● Material:

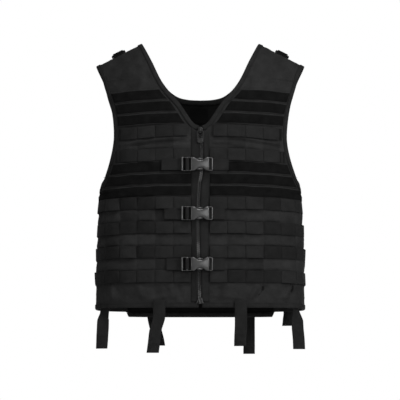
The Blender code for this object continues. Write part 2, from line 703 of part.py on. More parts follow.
def zip_chain():
    heights = np.linspace(ZIP_BOTTOM_Z, ZIP_TOP_Z - SLIDER_LENGTH / 2, 14)
    height = np.stack([heights, heights], 0)
    turn = np.stack([quarters(-TEETH_HALF, heights), quarters(TEETH_HALF, heights)], 0)
    lay_sheet("zip_teeth", turn, height, TEETH_LOW, TEETH_HIGH, "zip_chain")


def slider_outline(wide, narrow):
    """A slider from the front: a shield, wide at the top."""
    half = SLIDER_LENGTH / 2
    right = [(narrow, -half), (wide, 0.25 * half), (0.8 * wide, half)]
    return right + [(-x, z) for x, z in right[::-1]]


def zip_sliders():
    middle = SLIDER_LIFT + SLIDER_HIGH / 2
    top = ZIP_TOP_Z - SLIDER_LENGTH / 2
    shield = slider_outline(TOP_SLIDER_WIDE, TOP_SLIDER_NARROW)
    slider = extruded("zip_slider_top", shield, SLIDER_HIGH, "zip_metal", (0, front_y(top, middle), top))
    join_bail(slider)
    low = ZIP_BOTTOM_Z + SLIDER_LENGTH / 2
    turned = [(x, -z) for x, z in slider_outline(LOW_SLIDER_WIDE, LOW_SLIDER_NARROW)][::-1]
    extruded("zip_slider_bottom", turned, SLIDER_HIGH, "zip_metal", (0, front_y(low, middle), low))


def pull_axis():
    """Y and height of the pull's bar, in the slider's bail."""
    top = ZIP_TOP_Z - SLIDER_LENGTH / 2
    return front_y(top, SLIDER_LIFT + SLIDER_HIGH + BAIL_IN + BAIL_FREE), top - PULL_BAR


def join_bail(slider):
    """An arch over the pull's bar, standing on the slider's face, joined to it."""
    y, z = pull_axis()
    angles = np.linspace(0, math.pi, 7)
    grids = []
    for radius in (BAIL_OUT, BAIL_IN):
        arch = [(radius * math.cos(a), -radius * math.sin(a)) for a in angles]
        path = [(radius, BAIL_FOOT), *arch, (-radius, BAIL_FOOT)]
        grids.append(np.array([[(x, y + back, z + up) for x in (-BAIL_HALF, BAIL_HALF)] for up, back in path]))
    bail = closed_sheet("cutter_bail", grids[0], grids[1], "zip_metal")
    combine(slider, bail, "UNION", "bail")


def zip_pull():
    """An open frame: two legs, a foot, and a round bar at its top that turns in the bail."""
    y, z = pull_axis()
    pivot = bpy.data.objects.new("pull_pivot", None)
    pivot.location = (0, y, z)
    bpy.context.scene.collection.objects.link(pivot)
    inner = PULL_HALF - PULL_LEG
    foot = PULL_FOOT - PULL_LENGTH
    right = [(PULL_HALF, -PULL_LENGTH), (PULL_HALF, PULL_BAR), (inner, PULL_BAR), (inner, foot)]
    outline = right + [(-x, up) for x, up in right[::-1]]
    pull = extruded("zip_pull", outline, 2 * PULL_BAR, "zip_metal")
    pull.parent = pivot
    sides = 10
    reach = inner + PULL_BAR_IN
    angles = np.arange(sides) * math.tau / sides
    ring = [(PULL_BAR * math.cos(a), PULL_BAR * math.sin(a)) for a in angles]
    points = np.array([(x, *place) for place in ring for x in (-reach, reach)])
    count = 2 * sides
    faces = [(2 * k, 2 * k + 1, (2 * k + 3) % count, (2 * k + 2) % count) for k in range(sides)]
    faces += [range(0, count, 2), range(count - 1, 0, -2)]
    bar = make_object("cutter_pull_bar", points, faces, "zip_metal")
    bar.parent = pivot
    combine(pull, bar, "UNION", "bar")


def both_halves(outline):
    """The whole outline from its upper half, which runs from right to left."""
    return [*outline, *[(x, -z) for x, z in outline[::-1]]]


def buckles():
    """Socket: a waisted shell with an open mouth and a bar. Prongs: a ladder frame with two sprung arms."""
    socket_line = [(x * MM, z * MM) for x, z in both_halves(SOCKET_OUTLINE)]
    prong_line = [(x * MM, z * MM) for x, z in [*both_halves(PRONG_OUTLINE), *PRONG_FORK]]
    middle = BUCKLE_UNDER + SOCKET_THICK / 2
    for name, height in BUCKLES:
        centre = (0, front_y(height, middle), height)
        socket = extruded(f"buckle_socket_{name}", socket_line, SOCKET_THICK, "buckle_plastic", centre)
        cut_through(socket, SOCKET_MOUTH, "mouth")
        cut_through(socket, SOCKET_SLOT, "slot")
        prong = extruded(f"buckle_prong_{name}", prong_line, PRONG_THICK, "buckle_plastic", centre)
        cut_through(prong, PRONG_OUTER_SLOT, "outer_slot")
        cut_through(prong, PRONG_INNER_SLOT, "inner_slot")


def ribbon(name, path, thickness, half_across, place, finish):
    """Webbing bent along a path of two coordinates. place turns a path point and a width into a point."""
    path = np.asarray(path, float)
    along = np.gradient(path, axis=0)
    along /= np.linalg.norm(along, axis=1, keepdims=True)
    side = np.stack([-along[:, 1], along[:, 0]], -1) * thickness / 2
    grids = []
    for line in (path + side, path - side):
        grids.append(np.array([[place(p, across) for across in (-half_across, half_across)] for p in line]))
    return closed_sheet(name, grids[0], grids[1], finish)


def buckle_webbing():
    """The tabs that hold each buckle half: sewn flat to the front, then turned round its bar."""
    for name, height in BUCKLES:

        def place(point, across, height=height):
            return on_cloth(quarters(point[0], height), height, np.asarray(point[1])) + (0, 0, across)

        for side, path in (("left", TAB_LEFT), ("right", TAB_RIGHT)):
            ribbon(f"buckle_web_{name}_{side}", np.array(path) * MM, TAB_THICK, WEBBING / 2, place, "webbing")


def belt_straps():
    """Webbing sewn over the hem, or inside it, that hangs free below it and turns as it hangs."""
    for name, place_mm, face, inside, above, end, sway, turned in BELT_STRAPS:
        start = place_mm * MM
        side = 1 if face == "front" else -1
        low = -(CLOTH + STRAP_INSIDE + TAPE) if inside else LAYER_GAP + TAPE + STRAP_GAP
        hem = HEM_Z if face == "front" or abs(start) > BACK_HEM_HALF else BACK_HEM_Z
        heights = np.array([hem + above * MM, hem - STRAP_SEWN, *np.linspace(hem - 4 * STRAP_SEWN, end * MM, 6)])
        share = np.clip((hem - heights) / (hem - end * MM), 0, 1)[:, None, None]
        moved = np.interp(share, np.linspace(0, 1, len(sway)), sway) * MM
        angle = np.radians(np.interp(share, np.linspace(0, 1, len(turned)), turned))
        across = np.array([-1, 1])[None, :, None] * WEBBING / 2
        turn = quarters(start + across[0, :, 0], HEM_Z)
        middle = quarters(start, HEM_Z)
        if face == "back":
            turn, middle = 2 - turn, 2 - middle
        out = outward(middle, HEM_Z) * (1, 1, 0)
        along = np.cross((0, 0, side), out)
        free = np.clip(share / STRAP_FREE, 0, 1)
        grids = []
        for lift in (low + TAPE, low):
            sewn = on_cloth(turn, HEM_Z, lift) * (1, 1, 0)
            facing = out * np.cos(angle) - side * along * np.sin(angle)
            hung = on_cloth(middle, HEM_Z, low) * (1, 1, 0) + facing * (lift - low)
            hung = hung + across * (along * np.cos(angle) + side * out * np.sin(angle))
            rows = sewn * (1 - free) + hung * free + moved * (1, 0, 0) + heights[:, None, None] * (0, 0, 1)
            grids.append(rows)
        closed_sheet(f"belt_strap_{name}", grids[0], grids[1], "webbing")


def seam_frame(side):
    """At a shoulder ring: a point on the seam, the way along the seam, and the way square up off it."""
    point = np.array([side * RING_X, 0, float(ridge_height(RING_X))])
    along = np.array([math.cos(SEAM_FALL), 0, -side * math.sin(SEAM_FALL)])
    up = np.array([side * math.sin(SEAM_FALL), 0, math.cos(SEAM_FALL)])
    return point, along, up


def seam_top(back):
    """How far the cloth lies below the seam's line, at a distance in front of or behind it."""
    share = min(abs(back) / (float(half_depth(0.0)) * SEAM_PLAN), 1)
    return SHOULDER_DROP * (1 - (1 - share**SHOULDER_POWER) ** (1 / SHOULDER_POWER))


def ring_keepers():
    """Webbing over the shoulder, looped round the ring's bar: flat, round the bar, and flat again."""
    loop = RING_BAR + KEEPER_ROUND + TAPE / 2
    angles = np.radians(np.linspace(*KEEPER_WRAP, 12))
    round_bar = [(RING_BACK - loop * math.cos(a), RING_LIFT + loop * math.sin(a)) for a in angles]
    ahead, behind = (
        [(y * MM, KEEPER_LIFT - seam_top(y * MM)) for y in stretch] for stretch in (KEEPER_AHEAD, KEEPER_BEHIND)
    )
    for name, side in (("left", -1), ("right", 1)):
        point, along, up = seam_frame(side)

        def place(step, across, point=point, along=along, up=up):
            return point + along * across + up * step[1] + np.array([0, step[0], 0])

        ribbon(f"ring_keeper_{name}", [*ahead, *round_bar, *behind], TAPE, KEEPER_HALF, place, "webbing")


def shoulder_rings():
    """A D: a straight round bar, and an arch of the same rod from end to end of it."""
    half = RING_WIDTH / 2 - RING_BAR
    rise = RING_HEIGHT - 2 * RING_BAR
    leg, bow = rise * RING_LEG, rise * (1 - RING_LEG)
    arch = [(half * math.cos(a), leg + bow * math.sin(a)) for a in np.linspace(0, math.pi, 9)]
    line = np.array([(-half, 0), (0, 0), (half, 0), *arch])
    ahead = np.roll(line, -1, axis=0) - np.roll(line, 1, axis=0)
    ahead /= np.linalg.norm(ahead, axis=1, keepdims=True)
    sides = 8
    for name, side in (("left", -1), ("right", 1)):
        point, along, up = seam_frame(side)
        pivot = bpy.data.objects.new(f"ring_pivot_{name}", None)
        pivot.location = point + up * RING_LIFT + np.array([0, RING_BACK, 0])
        bpy.context.scene.collection.objects.link(pivot)
        rising = up * math.cos(RING_LEAN) + np.array([0, math.sin(RING_LEAN), 0])
        across = np.cross(along, rising)
        rows = []
        for spot, way in zip(line, ahead):
            centre = along * spot[0] + rising * spot[1]
            outer_way = along * way[1] - rising * way[0]
            angles = np.arange(sides) * math.tau / sides + math.pi / sides
            rows.append([centre + RING_BAR * (outer_way * math.cos(a) + across * math.sin(a)) for a in angles])
        grid = np.array(rows)
        count = len(grid)
        faces = []
        for i in range(count):
            for j in range(sides):
                a, b = i * sides + j, i * sides + (j + 1) % sides
                c, d = ((i + 1) % count) * sides + (j + 1) % sides, ((i + 1) % count) * sides + j
                faces.append((a, b, c, d))
        ring = make_object(f"shoulder_ring_{name}", grid.reshape(-1, 3), faces, "ring_plastic")
        ring.parent = pivot


def neck_label():
    """A bare woven label on the inside of the back, under the neck."""
    height = np.broadcast_to(LABEL_UP * MM, (len(LABEL_ACROSS), len(LABEL_UP)))
    turn = 2 + quarters(LABEL_ACROSS[:, None] * MM, height)
    under = -CLOTH - LAYER_GAP
    lay_sheet("neck_label", turn, height, under - LABEL_THICK, under, "label")


def build():
    clear_scene()
    finish_of("cloth", "242526", 0.82)
    finish_of("webbing", "1f2021", 0.74)
    finish_of("binding", "2a2b2c", 0.7)
    finish_of("loop_pile", "121213", 0.95)
    finish_of("zip_chain", "1a1a1b", 0.45)
    finish_of("zip_metal", "2d2e30", 0.35, 0.8)
    finish_of("buckle_plastic", "303133", 0.42)
    finish_of("ring_plastic", "1b1c1d", 0.3)
    finish_of("label", "060606", 0.6)
    front_panels()
    back_panel()
    armhole_bindings()
    neck_binding()
    hem_binding()
    loop_patches()
    front_webbing()
    back_webbing()
    plackets()
    zip_chain()
    zip_sliders()
    zip_pull()
    buckles()
    buckle_webbing()
    belt_straps()
    ring_keepers()
    shoulder_rings()
    neck_label()


build()
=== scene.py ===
"""The looks of a black nylon load-bearing vest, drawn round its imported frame.

Lengths are in millimetres, except where a line says otherwise. The front faces -Y and the wearer's left is
at +X. A place on the cloth is a distance round the body, from the zip on the front and from the middle of the
back behind, with a height. Heights are below the shoulders, so most are negative."""

import math

import bpy
import numpy as np
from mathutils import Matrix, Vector


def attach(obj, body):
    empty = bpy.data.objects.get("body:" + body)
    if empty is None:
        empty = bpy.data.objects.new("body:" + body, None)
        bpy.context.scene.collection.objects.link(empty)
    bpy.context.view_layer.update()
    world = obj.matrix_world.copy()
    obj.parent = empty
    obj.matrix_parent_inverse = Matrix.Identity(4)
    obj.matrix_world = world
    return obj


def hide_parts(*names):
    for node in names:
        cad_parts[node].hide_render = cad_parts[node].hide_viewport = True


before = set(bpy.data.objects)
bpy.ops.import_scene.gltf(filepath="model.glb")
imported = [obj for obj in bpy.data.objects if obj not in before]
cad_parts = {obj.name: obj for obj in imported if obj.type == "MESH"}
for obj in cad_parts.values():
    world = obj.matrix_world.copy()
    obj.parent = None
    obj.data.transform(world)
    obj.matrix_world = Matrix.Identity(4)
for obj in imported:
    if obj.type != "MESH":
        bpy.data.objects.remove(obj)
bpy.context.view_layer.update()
MM = 0.001


# The camera and the studio
# The vest hangs at chest height before a white cyclorama, and the lens is long and a little below it, looking
# up. Soft boxes keep black nylon readable: a key at the right, a weak fill at the left that leaves that flank
# darker, one over the middle for the tops of folds and webbing, one by the lens and one behind.
def aimed(data, name, place, target):
    """An object in the scene at a place in metres, turned to face a target."""
    obj = bpy.data.objects.new(name, data)
    bpy.context.scene.collection.objects.link(obj)
    obj.location = place
    obj.rotation_euler = (Vector(target) - Vector(place)).to_track_quat("-Z", "Y").to_euler()
    return obj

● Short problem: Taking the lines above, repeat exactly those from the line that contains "front_webbing()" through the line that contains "cad_parts[node].hide_render = cad_parts[node].hide_viewport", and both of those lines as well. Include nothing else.

● Solution to the exercise:
    front_webbing()
    back_webbing()
    plackets()
    zip_chain()
    zip_sliders()
    zip_pull()
    buckles()
    buckle_webbing()
    belt_straps()
    ring_keepers()
    shoulder_rings()
    neck_label()


build()
=== scene.py ===
"""The looks of a black nylon load-bearing vest, drawn round its imported frame.

Lengths are in millimetres, except where a line says otherwise. The front faces -Y and the wearer's left is
at +X. A place on the cloth is a distance round the body, from the zip on the front and from the middle of the
back behind, with a height. Heights are below the shoulders, so most are negative."""

import math

import bpy
import numpy as np
from mathutils import Matrix, Vector


def attach(obj, body):
    empty = bpy.data.objects.get("body:" + body)
    if empty is None:
        empty = bpy.data.objects.new("body:" + body, None)
        bpy.context.scene.collection.objects.link(empty)
    bpy.context.view_layer.update()
    world = obj.matrix_world.copy()
    obj.parent = empty
    obj.matrix_parent_inverse = Matrix.Identity(4)
    obj.matrix_world = world
    return obj


def hide_parts(*names):
    for node in names:
        cad_parts[node].hide_render = cad_parts[node].hide_viewport = True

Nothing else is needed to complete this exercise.